Like you said, I do appreciate that it democratises it a bit. When I was growing up in South Florida, you did have some exposure to some stuff, but it’s not like living in a major city. I can only imagine that having a really interesting impact on someone who lives in Middle America; that can be a great resource, to have something that a young person is interested in who doesn’t have the access to look at contemporary work. But one [experience] isn’t necessarily worse off than the other, and I don’t think one can replace the other. Seeing work in a physical sense is a great feeling. I love photo books, it’s one of the few ways we get to actually experience photography, by holding a book.
I can’t seem to get away from your working credits with The New York Times. Do you mind if we veer political for a bit?
Sure, yeah.
Given that The New York Times is consistently under attack in terms of editorial and photographic content, from the current president, do you feel that your work is simultaneously endangered and more important than ever?
I would say that’s a complicated question for me. Despite how terrible, terrible, terrible our current administration is, it has put a lot of pressure onto the Times and other publications to make sure that they’re always on top of it, always double, triple-checking all of their facts, that photographs are coming from good sources. If you shoot for the Times, period, you’re not allowed to manipulate your photographs at all. They actually have a system in place where they can detect if pixels are multiplied, just for journalistic integrity, makes perfect sense. I do think we’re in this really interesting time for journalism and photography, in general, where everything has to be right, has to be en pointe, it cannot be misconstrued, because you’ll instantly be on the attack [end] for it.
Some may argue that it just doesn’t matter with this administration.
Oh, it totally doesn’t matter. But for the grand scheme, it would matter. It could help push things forward in the future for younger journalists who are just getting into the field, trying to stay consistent.
Branching back into portraiture, I think it’s not unimportant in taking pictures of people. We seem so pathologically focused on taking pictures of politicians, and then taking pictures of people gets mushed into the background. It seems like people are being marginalised in terms of photographic content, in lieu of natural disasters and politicians.
It’s interesting keeping up with friends of mine who are doing all sorts of photo essays for different publications. There’s been a big draw to point the lens and interview people, normal people, who would have never had had this attention because of Trump, Trump supporters and people who voted for him. Maybe ten years ago, they would never shoot these people. Ever. Now, there’s a real, strong reason to focus on them. This great photographer, Phil Montgomery, did this amazing photo essay for Bloomberg on the RNC. I think he’s a Magnum nominee, he’s really great. One of my friends, George Etheridge, he did a great piece for the Times: he slept in a Wal-Mart parking lot for two weeks, with a writer, and started photographing other people who slept in Wal-Mart parking lots and interviewed all of them. Normal folk: non-celebrity, not a certain subculture, just anybody and everybody.
When you’re looking at your own photographs, do you remember parallels with historic photographers or do you align yourself with your own contemporaries?

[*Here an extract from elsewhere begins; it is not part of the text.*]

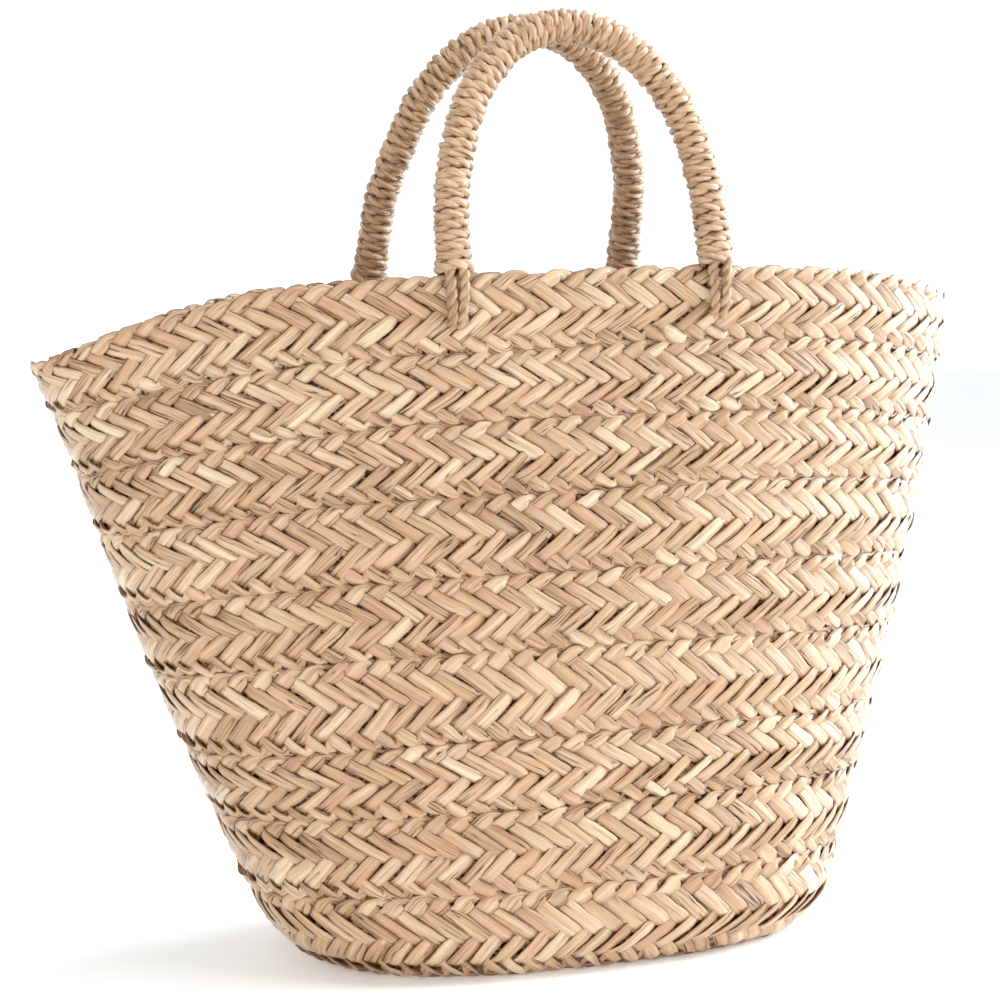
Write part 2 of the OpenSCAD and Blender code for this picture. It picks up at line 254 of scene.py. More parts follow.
def strand_mesh(name, grid, seeds, depth, along, face=1):
    """Mesh of leaves or cords from rings of points, grid[leaf, ring, point of the ring, xyz]. The UV is
    millimetres along the leaf and round it; the colour holds three chances of the leaf and the depth,
    which sets the painted shade.
    Face -1 turns the faces over."""
    leaves, stations, sides, _ = grid.shape
    vertices = grid.reshape(-1, 3)
    base = (np.arange(leaves) * stations * sides)[:, None, None]
    i = np.arange(stations - 1)[None, :, None] * sides
    j = np.arange(sides)[None, None, :]
    j2 = (j + 1) % sides
    quads = np.stack([base + i + j, base + i + sides + j, base + i + sides + j2, base + i + j2], axis=-1)
    quads = quads.reshape(-1, 4)[:, ::face]
    first = base[:, 0, 0][:, None] + np.arange(sides)[None, :]
    last = first + (stations - 1) * sides
    mesh = bpy.data.meshes.new(name)
    mesh.vertices.add(len(vertices))
    mesh.vertices.foreach_set("co", vertices.astype(np.float32).ravel())
    loops = np.concatenate([quads.ravel(), first[:, ::face].ravel(), last[:, ::-face].ravel()])
    sizes = np.concatenate([np.full(len(quads), 4), np.full(2 * leaves, sides)])
    starts = np.concatenate([[0], np.cumsum(sizes)[:-1]])
    mesh.loops.add(len(loops))
    mesh.loops.foreach_set("vertex_index", loops.astype(np.int32))
    mesh.polygons.add(len(sizes))
    mesh.polygons.foreach_set("loop_start", starts.astype(np.int32))
    mesh.polygons.foreach_set("loop_total", sizes.astype(np.int32))
    mesh.polygons.foreach_set("use_smooth", np.ones(len(sizes), dtype=bool))
    mesh.update(calc_edges=True)
    run = np.asarray(along) / MM
    shape = (leaves, stations - 1, sides)
    i = np.broadcast_to(np.arange(stations - 1)[None, :, None], shape).reshape(-1)
    j = np.broadcast_to(np.arange(sides)[None, None, :], shape).reshape(-1)
    u = np.stack([run[i], run[i + 1], run[i + 1], run[i]], axis=-1)
    v = np.stack([j, j, j + 1, j + 1], axis=-1)
    uv = np.zeros((len(loops), 2), np.float32)
    uv[:len(quads) * 4, 0] = u[:, ::face].ravel()
    uv[:len(quads) * 4, 1] = v[:, ::face].ravel()
    layer = mesh.uv_layers.new(name="along_leaf")
    layer.data.foreach_set("uv", uv.ravel())
    colour = mesh.color_attributes.new(name="leaf", type="FLOAT_COLOR", domain="POINT")
    values = np.ones((leaves, stations, sides, 4), np.float32)
    values[..., :3] = seeds[:, None, None, :]
    values[..., 3] = depth
    colour.data.foreach_set("color", values.ravel())
    mesh.validate()
    return mesh


def new_object(name, mesh, material):
    piece = bpy.data.objects.new(name, mesh)
    bpy.context.scene.collection.objects.link(piece)
    mesh.materials.append(material)
    return piece


def add_piece(name, mesh, body, node, material):
    piece = new_object(name, mesh, material)
    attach(piece, body)
    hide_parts(node)


def srgb(code):
    """Linear colour of an sRGB hex code."""
    parts = [int(code[k:k + 2], 16) / 255 for k in (1, 3, 5)]
    return tuple(c / 12.92 if c <= 0.04045 else ((c + 0.055) / 1.055) ** 2.4 for c in parts) + (1.0,)


def add_node(tree, kind, settings=None, links=None):
    """Add a shader node, set its properties or input values, and link (socket -> source socket)."""
    node = tree.nodes.new(kind)
    for key, value in (settings or {}).items():
        if isinstance(key, str) and hasattr(node, key):
            setattr(node, key, value)
        else:
            node.inputs[key].default_value = value
    for key, source in (links or {}).items():
        tree.links.new(source, node.inputs[key])
    return node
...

I definitely lean towards contemporaries. I think historical photography is more of work I like to look at versus work I like to make. The work I like to make would more likely resemble something from someone I’m friends with, I admire, colleagues, etcetera. Before I was a photographer, I was also an assistant, so working under other photographers made a huge impact on how I approach my own work.

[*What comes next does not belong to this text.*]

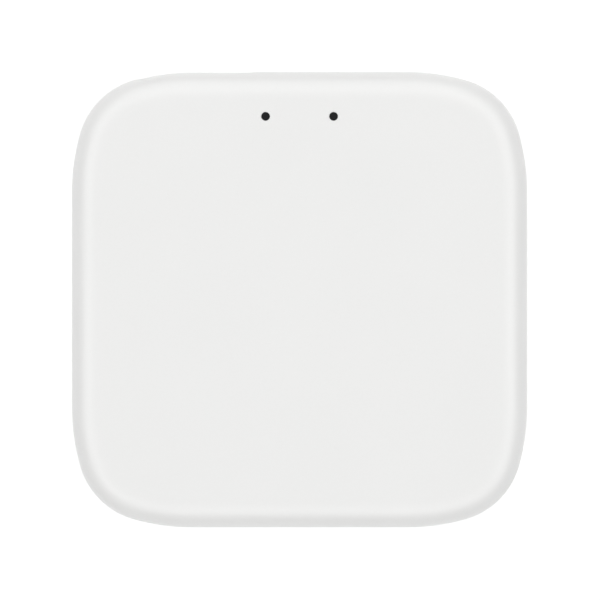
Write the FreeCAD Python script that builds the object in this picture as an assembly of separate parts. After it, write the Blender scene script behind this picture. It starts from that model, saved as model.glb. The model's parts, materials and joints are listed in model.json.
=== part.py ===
"""A compact square smart home hub: a soft-cornered puck that links low-power radio devices to a home network.

Frame: millimetres, +Z up. The origin is the centre of the footprint, on the surface that the rubber feet stand on.
+Y is the rear, with the Ethernet jack and the USB-C power inlet. +X is the right side, with the reset button.

The hub comes apart from below. Four corner screws hold a shallow base to a deep top cover, whose edge drops over the
base's tongue. The circuit board is screwed to the base, so both ports leave through notches that are open at the
cover's lower edge. Two light pipes carry the status lamps' light up to the top face.
"""

import FreeCAD
import Part

import math
import os

from FreeCAD import Vector

# ---------------------------------------------------------------------------------------------------------------
# Overall sizes
WIDTH = 65.0
DEPTH = 65.0
HEIGHT = 20.0

# Plan outline: straight sides that ease into each corner through a long arc, a tight arc and a long arc
EASE_RADIUS = 30.95
EASE_ANGLE = math.radians(15.8)
CORNER_RADIUS = 11.0

# Covers
WALL = 2.0
CEILING = 1.8
FLOOR = 1.6
RIM_RADIUS = 4.0
BASE_EDGE_RADIUS = 2.0
PARTING_GAP = 0.3
TONGUE_HEIGHT = 1.2
TONGUE_WALL = 0.9
TONGUE_CLEARANCE = 0.1
SPLIT_BELOW_BOARD = 0.2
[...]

Going a bit back to the subject of fashion photography: do you think that fashion photography and environmental portraiture has reached a junction within the last 15 years? A lot of the post-production methodologies seem to have merged, if I’m not mistaken.
That’s definitely true. It’s also a generational thing, tending to like to look at advertisement or work that feels natural, that feels relatable. With that said, fashion photography in a magazine is so glitz and glam and boom –
It feels manufactured.
Very manufactured, very set-up. Like, “Check out the production values!” Now, the setting could be a lot more normal, a person could look at this like, “Oh, I understand, I can relate to this. I can own those clothes, be in that setting.” That trend of shooting fashion in an environment, making the environment just as important as anything else, I think is partially generational.
I think it’s just me, but I’m not fond of Juergen Teller’s work. Over-exposed, his subjects look dishevelled. Am I reading this right? Is there such a thing as “bad photography?”
I love Juergen Teller. He’s definitely not a technical photographer. That’s not his thing, like he barely knows how to use a camera-
Ahh!
You’ll be surprised at how many fashion photographers who have very technical setups have no idea how to shoot. Even someone like Mario Testino who doesn’t even know how to light things, his first assistant really knows how to do that. I like Teller not because he does anything technical, I like looking at him because he can get people to look so dishevelled and get them into crazy poses; like, that’s Beyoncé, you got Beyoncé to do that. You’re like, “How did you get this person to do this?” A person who would never agree to do it under any other circumstance. In terms of the larger question of “bad photography”, I would say yes and no.
As a viewer, you should be able to look at it and somehow understand what this person is trying to say. On a surface level. On an aesthetic level, I think there are lots of people who aren’t good at toning photos digitally, or who use expired film as an aesthetic crutch; you’re trying to look more interesting, but if you had a point-and-shoot, you wouldn’t be good at all.